Interestingly, I visited the other two farmer's markets (besides the Bayou City Market) for the first time this weekend. I wasn't very impressed with either. I thought the Bayou City Market was small, but it's a lot bigger than the other two. I used to live in Portland, OR, and their farmer's market was amazing, so I was spoiled. I was also surprised how everyone in the Houston farmer's markets seemed to use plastic bags and much if not most of the produce did not appear to be organic. Anyone else (who has experienced other cities' farmer's markets) feel the same way?

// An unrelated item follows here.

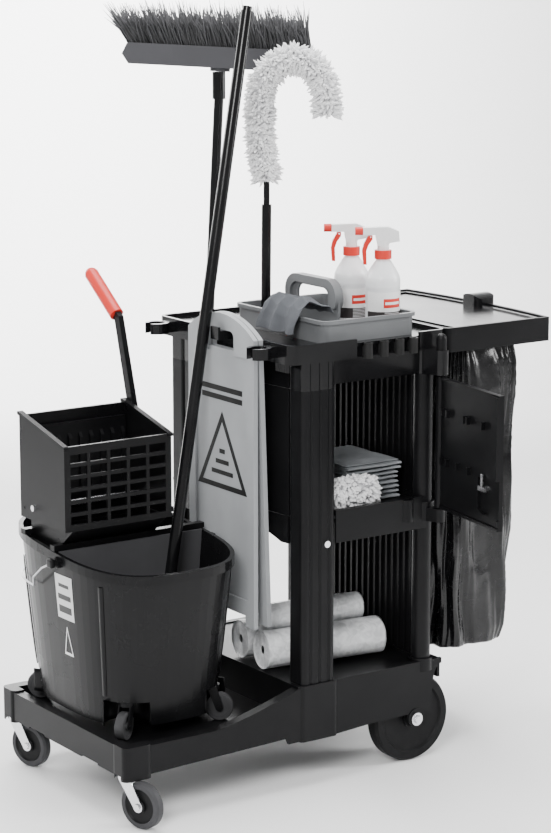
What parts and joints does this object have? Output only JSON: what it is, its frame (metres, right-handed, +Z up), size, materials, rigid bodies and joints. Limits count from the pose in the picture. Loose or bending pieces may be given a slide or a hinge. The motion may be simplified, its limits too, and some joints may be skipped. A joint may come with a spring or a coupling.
{
  "type": "housekeeping cart",
  "caption": "Wheeled plastic housekeeping cart with a mop bucket and side-press wringer, a hinged sign, a waste bag, a caddy with sprayers and long-handled tools.",
  "frame": {"origin": "on the floor under the middle of the deck", "axes": "+Z up, +X along the cart towards the waste bag, -Y the side with the cabinet door"},
  "size_m": [1.202, 1.0186, 1.699],
  "materials": {
    "black_plastic": "moulded, semi-gloss with a fine grain",
    "tray_plastic": "smooth moulded gloss",
    "grip_rubber": "soft black grip rubber",
    "bag_vinyl": "glossy black vinyl cloth",
    "zinc": "bright zinc plate",
    "pin_plastic": "moulded pin with domed head",
    "wheel_rubber": "black moulded disc wheel with rubber tread",
    "hub_plastic": "moulded caster hub",
    "caster_tyre": "grey non-marking tyre",
    "screw_steel": "bright screw heads",
    "bucket_plastic": "gloss moulded bucket",
    "grey_plastic": "grey moulded divider",
    "bail_wire": "bright bail wire",
    "fork_plastic": "moulded caster fork",
    "bucket_wheel": "grey bucket wheel",
    "wringer_plastic": "moulded wringer, semi-gloss",
    "red_grip": "red soft grip",
    "pole_plastic": "coated tube, gloss",
    "mop_yarn": "looped cotton yarn",
    "broom_plastic": "dark grey broom block",
    "bristle": "dark plastic bristles",
    "white_microfibre": "fluffy white microfibre",
    "sign_plastic": "light grey sign board",
    "caddy_plastic": "mid grey moulded caddy",
    "bottle_plastic": "translucent white bottle",
    "sprayer_plastic": "white sprayer head with red collar and nozzle",
    "red_plastic": "red trigger",
    "grey_cloth": "grey microfibre cloth",
    "liner_film": "rolled plastic film"
  },
  "bodies": {
    "cart": {"deck": "black_plastic", "front_post_near": "black_plastic", "front_post_far": "black_plastic", "rear_post_near": "black_plastic", "rear_post_far": "black_plastic", "front_panel": "black_plastic", "divider_panel": "black_plastic", "middle_shelf": "black_plastic", "top_tray": "tray_plastic", "tool_grips": "grip_rubber", "bag_hood": "black_plastic", "waste_bag": "bag_vinyl", "hinge_pins": "pin_plastic", "rear_axle": "zinc", "screws": "screw_steel", "cloth_stack": "grey_cloth", "chenille_pad": "white_microfibre", "liner_rolls": "liner_film"},
    "lid": {"bag_lid": "tray_plastic"},
    "cabinet_door": {"door": "black_plastic"},
    "latch": {"door_latch": "zinc"},
    "back_wheel_near": {"rear_wheel_near": "wheel_rubber"},
    "back_wheel_far": {"rear_wheel_far": "wheel_rubber"},
    "caster_near": {"caster_fork_near": "zinc"},
    "roller_near": {"caster_wheel_near": "hub_plastic", "caster_tyre_near": "caster_tyre"},
    "caster_far": {"caster_fork_far": "zinc"},
    "roller_far": {"caster_wheel_far": "hub_plastic", "caster_tyre_far": "caster_tyre"},
    "mop_bucket": {"bucket": "bucket_plastic", "bucket_divider": "grey_plastic"},
    "bucket_caster_1": {"bucket_fork_1": "fork_plastic"},
    "bucket_roller_1": {"bucket_wheel_1": "bucket_wheel"},
    "bucket_caster_2": {"bucket_fork_2": "fork_plastic"},
    "bucket_roller_2": {"bucket_wheel_2": "bucket_wheel"},
    "bucket_caster_3": {"bucket_fork_3": "fork_plastic"},
    "bucket_roller_3": {"bucket_wheel_3": "bucket_wheel"},
    "bucket_caster_4": {"bucket_fork_4": "fork_plastic"},
    "bucket_roller_4": {"bucket_wheel_4": "bucket_wheel"},
    "bail_wire": {"bail": "bail_wire"},
    "wringer": {"wringer_basket": "wringer_plastic"},
    "lever": {"wringer_lever": "wringer_plastic", "lever_grip": "red_grip", "wringer_shaft": "zinc"},
    "press": {"press_plate": "wringer_plastic"},
    "mop": {"mop_handle": "pole_plastic", "mop_head": "mop_yarn"},
    "broom": {"broom_handle": "pole_plastic", "broom_block": "broom_plastic", "broom_bristles": "bristle"},
    "sign": {"sign_front": "sign_plastic"},
    "sign_rear_leaf": {"sign_back": "sign_plastic"},
    "carry_caddy": {"caddy": "caddy_plastic", "spray_bottles": "bottle_plastic", "sprayer_heads": "sprayer_plastic", "draped_cloth": "grey_cloth"},
    "duster": {"duster_handle": "pole_plastic", "duster_sleeve": "white_microfibre"},
    "spray_trigger_a": {"trigger_a": "red_plastic"},
    "spray_trigger_b": {"trigger_b": "red_plastic"}
  },
  "joints": [
    {"name": "lid_hinge", "type": "hinge", "parent": "cart", "child": "lid", "pos_m": [0.45, 0, 0.981], "axis": [0, -1, 0], "range_deg": [0, 100]},
    {"name": "door_hinge", "type": "hinge", "parent": "cart", "child": "cabinet_door", "pos_m": [0.388, -0.292, 0.744], "axis": [0, 0, 1], "range_deg": [-82, 20]},
    {"name": "latch_turn", "type": "hinge", "parent": "cabinet_door", "child": "latch", "pos_m": [0.3607, -0.4861, 0.678], "axis": [-0.9903, 0.1392, 0], "range_deg": [0, 90]},
    {"name": "back_wheel_near_spin", "type": "hinge", "parent": "cart", "child": "back_wheel_near", "pos_m": [0.3485, -0.234, 0.1016], "axis": [0, 1, 0], "continuous": true},
    {"name": "back_wheel_far_spin", "type": "hinge", "parent": "cart", "child": "back_wheel_far", "pos_m": [0.3485, 0.234, 0.1016], "axis": [0, 1, 0], "continuous": true},
    {"name": "caster_near_swivel", "type": "hinge", "parent": "cart", "child": "caster_near", "pos_m": [-0.398, -0.24, 0.1], "axis": [0, 0, 1], "continuous": true},
    {"name": "caster_near_roll", "type": "hinge", "parent": "caster_near", "child": "roller_near", "pos_m": [-0.38534, -0.27477, 0.0508], "axis": [0.9397, 0.342, 0], "continuous": true},
    {"name": "caster_far_swivel", "type": "hinge", "parent": "cart", "child": "caster_far", "pos_m": [-0.398, 0.24, 0.1], "axis": [0, 0, 1], "continuous": true},
    {"name": "caster_far_roll", "type": "hinge", "parent": "caster_far", "child": "roller_far", "pos_m": [-0.38534, 0.20523, 0.0508], "axis": [0.9397, 0.342, 0], "continuous": true},
    {"name": "bucket_lift_out", "type": "slide", "parent": "cart", "child": "mop_bucket", "axis": [0, 0, 1], "range_m": [0, 0.06]},
    {"name": "bucket_caster_1_swivel", "type": "hinge", "parent": "mop_bucket", "child": "bucket_caster_1", "pos_m": [-0.346, -0.15, 0.24], "axis": [0, 0, 1], "continuous": true},
    {"name": "bucket_caster_1_roll", "type": "hinge", "parent": "bucket_caster_1", "child": "bucket_roller_1", "pos_m": [-0.35911, -0.15918, 0.18905], "axis": [0.5736, -0.8192, 0], "continuous": true},
    {"name": "bucket_caster_2_swivel", "type": "hinge", "parent": "mop_bucket", "child": "bucket_caster_2", "pos_m": [-0.128, -0.15, 0.24], "axis": [0, 0, 1], "continuous": true},
    {"name": "bucket_caster_2_roll", "type": "hinge", "parent": "bucket_caster_2", "child": "bucket_roller_2", "pos_m": [-0.11489, -0.15918, 0.18905], "axis": [0.5736, 0.8192, 0], "continuous": true},
    {"name": "bucket_caster_3_swivel", "type": "hinge", "parent": "mop_bucket", "child": "bucket_caster_3", "pos_m": [-0.346, 0.192, 0.24], "axis": [0, 0, 1], "continuous": true},
    {"name": "bucket_caster_3_roll", "type": "hinge", "parent": "bucket_caster_3", "child": "bucket_roller_3", "pos_m": [-0.35731, 0.20331, 0.18905], "axis": [-0.7071, -0.7071, 0], "continuous": true},
    {"name": "bucket_caster_4_swivel", "type": "hinge", "parent": "mop_bucket", "child": "bucket_caster_4", "pos_m": [-0.128, 0.192, 0.24], "axis": [0, 0, 1], "continuous": true},
    {"name": "bucket_caster_4_roll", "type": "hinge", "parent": "bucket_caster_4", "child": "bucket_roller_4", "pos_m": [-0.12, 0.20586, 0.18905], "axis": [-0.866, 0.5, 0], "continuous": true},
    {"name": "bail_swing", "type": "hinge", "parent": "mop_bucket", "child": "bail_wire", "pos_m": [-0.24, -0.008, 0.528], "axis": [1, 0, 0], "range_deg": [0, 60]},
    {"name": "wringer_lift_out", "type": "slide", "parent": "mop_bucket", "child": "wringer", "axis": [0, 0, 1], "range_m": [0, 0.05]},
    {"name": "lever_pull", "type": "hinge", "parent": "wringer", "child": "lever", "pos_m": [-0.151, 0.084, 0.63], "axis": [1, 0, 0], "range_deg": [0, 70]},
    {"name": "press_swing", "type": "hinge", "parent": "wringer", "child": "press", "pos_m": [-0.296, 0.13, 0.622], "axis": [1, 0, 0], "range_deg": [0, 18]},
    {"name": "mop_lift_out", "type": "slide", "parent": "mop_bucket", "child": "mop", "axis": [0.2019, 0.0546, 0.9779], "range_m": [0, 0.1]},
    {"name": "broom_lift_out", "type": "slide", "parent": "cart", "child": "broom", "axis": [0.059, 0, 0.9983], "range_m": [0, 0.05]},
    {"name": "sign_lift_off", "type": "slide", "parent": "cart", "child": "sign", "axis": [0, 0, 1], "range_m": [0, 0.012]},
    {"name": "sign_fold", "type": "hinge", "parent": "sign", "child": "sign_rear_leaf", "pos_m": [-0.022, -0.046, 1.01], "axis": [0, 1, 0], "range_deg": [-1.3, 1.5]},
    {"name": "caddy_lift_off", "type": "slide", "parent": "cart", "child": "carry_caddy", "axis": [0, 0, 1], "range_m": [0, 0.05]},
    {"name": "duster_lift_out", "type": "slide", "parent": "carry_caddy", "child": "duster", "axis": [0, 0, 1], "range_m": [0, 0.1]},
    {"name": "trigger_a_pull", "type": "hinge", "parent": "carry_caddy", "child": "spray_trigger_a", "pos_m": [0.26625, -0.07316, 1.1956], "axis": [-0.5299, -0.848, 0], "range_deg": [0, 9], "stiffness_Nm_per_rad": 0.4, "springref_deg": -20.05},
    {"name": "trigger_b_pull", "type": "hinge", "parent": "carry_caddy", "child": "spray_trigger_b", "pos_m": [0.28825, -0.16116, 1.1956], "axis": [-0.5299, -0.848, 0], "range_deg": [0, 9], "stiffness_Nm_per_rad": 0.4, "springref_deg": -20.05}
  ],
  "couplings": [
    {"joint": "press_swing", "follows": "lever_pull", "ratio": 0.257}
  ]
}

Interesting theory posed in the Economist article, btw, I'll have to read that one.

Unknown said...

I just moved from Houston to Northern California and have noticed that both the quality and quantity of farmers markets is much higher in Nor Cal. However, you must also consider that northern california and the pacific northwest (mostly because of their climates) have much more agriculture going on. I have found Robert's experience to be true though: the produce looks much worse but usually tastes much better.

Unknown said...

Its really nice to see many people in Houston concerned about consuming only local produce. I have been to the Bayou City farmer's market at Greenway (again, just a mile from my place) and was disappointed to find very less produce, compared to other farmer's markets. Even the one at Onion Creek/Rice univ. doesnt carry huge quantities. So though these places are good to savour the freshness of fruits and veggies, they are not a reliable source of weekly groceries. But I do not want to give up the hope on the farmer's market scene in Houston, so I am going to check out the Central City co-op and hopefully I find a place where I can buy my weekly (or even bi-weekly) produce regularly.
On another note, it would also be fun to do something about this situation (atleast in our area), and find a practical solution. Like a group of people get together, (or take turns) and visit some farms on weekends and buy produce in bulk and share costs. What do you think?

Anonymous said...

Hi Folks -

I'm part of one of the musical acts that plays at the Bayou City Farmer's Market. I can tell you that the produce, like the music is indeed locally and organically grown - even the healthy looking stuff! The organization that runs it is Urban Harvest. They give all kinds of free classes on backyard gardening, horticulture, and sponsor several after school gardening programs. They've been in that location about three years, and are growing more and more. Today there are about 40 vendors - I'll be playing this Saturday AM - stop by and I'll sing you a verse of Guy Clarke's "Homegrown Tomatoes". Have a nice cup of Katz's Fair Trade coffee and have a seat in the covered listening area!

If you want to see some pictures of the market, stop by my website at

I'm glad you foundn sokething to like abo thteh market - support it and it will grow along with you!

TC Smythe
of said...

This won't succeed in reality, that is exactly what I think.